A 12-month recovery was not something I was willing to hear. I was stubborn, I was determined to come back, and despite what I was told, I attempted to return after just seven months. That turned out to be a terrible mistake.

After the injury, the Phillies released me. I needed to work. I had a wife and a baby on the way. When the Baltimore Orioles offered to sign me and send me to Spring Training, I accepted. I was in denial about the fact that I was not fully healed and in no shape to perform at the level I needed to. I told myself my ankle would eventually feel better. Due to the extent of the injury, it was extremely difficult for my ankle to handle the impact and torque of each movement. I found myself hesitant to go 100 percent because of the pain. My performance suffered dramatically, and I was released from the Orioles after the spring.

I went through a stint with the Boston Red Sox, who then traded me to the Pittsburgh Pirates where I would play AAA. The time at the Pirates was tumultuous, and eventually, I was released in August of 2013. There were no offers, no interest, and I had to realize that I may never play professional baseball again. My frustration and devastation were made worse by the knowledge of what I could do if I were healthy. This situation led me down a dark path. I spent nine months depressed and anxious about what I was going to do next.

The only thing I ever wanted to do was play baseball. That was what my identity was tied to. I appreciated every moment, and I did not take it for granted, so why was this happening to me?

Playing in the MLB allowed me to live my dream. Then it was viciously ripped away. Not only was baseball taken from me, but my wife and I were forced to sell our house after recently having our first child. As a man, one of the scariest things to deal with is not knowing how you’re going to provide for your family.

I finally realized I had a decision to make. I could continue to dig myself deeper and deeper into depression, or I could pick myself up and find a way to use my experience and knowledge to help others.

Since my playing days ended, I opened Dead Red Conditioning, where we dedicate ourselves to helping athletes enhance their performance and reduce their injury risk by identifying goals and developing a specific plan to achieve them.

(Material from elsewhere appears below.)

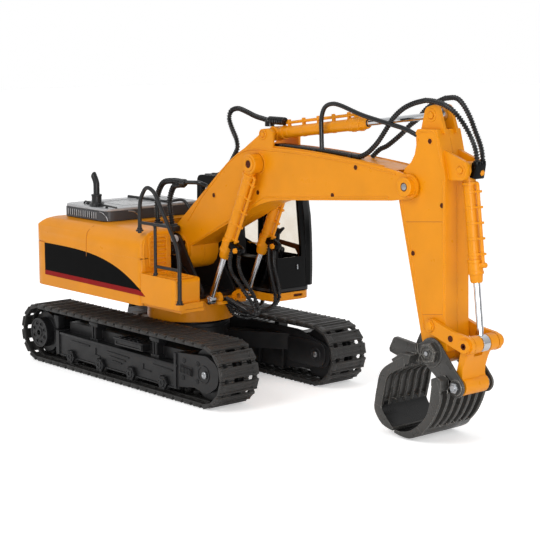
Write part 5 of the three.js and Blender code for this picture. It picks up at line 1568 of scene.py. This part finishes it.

I have found the majority of players go into playing their sport pretty blind. They know results they must attain, but do not understand exactly how to get that success consistently. They have a love for the game and maybe some natural talent, but then all they do is show up to practice, do what their coach says, and hope they make it to their final destination. It’s amazing how few have a plan of how to get there.

I know what it feels like to live your dream. I am not lucky. I worked hard, established and maintained relationships, developed a detailed plan, and stayed focused on exactly what I needed to do to get where I wanted to go.

My dreams have changed, but I am still living them. I am taking my knowledge, experience, and deep understanding of body mechanics and mental conditioning to help athletes achieve success. I have a framework that allowed me to reach the pinnacle of my sport and this same framework is the key to success in business or anything else you do. My dream is to impart this knowledge to as many people as I can, to help them live their dreams.

One of the best lessons I have learned along the way is that there are no self-made people. The only way to succeed is to surround yourself with a team that will help you get where you want to go. I am dedicated to being a productive resource for athletes. I want to be on their team and help them take their game to a level they never realized was possible.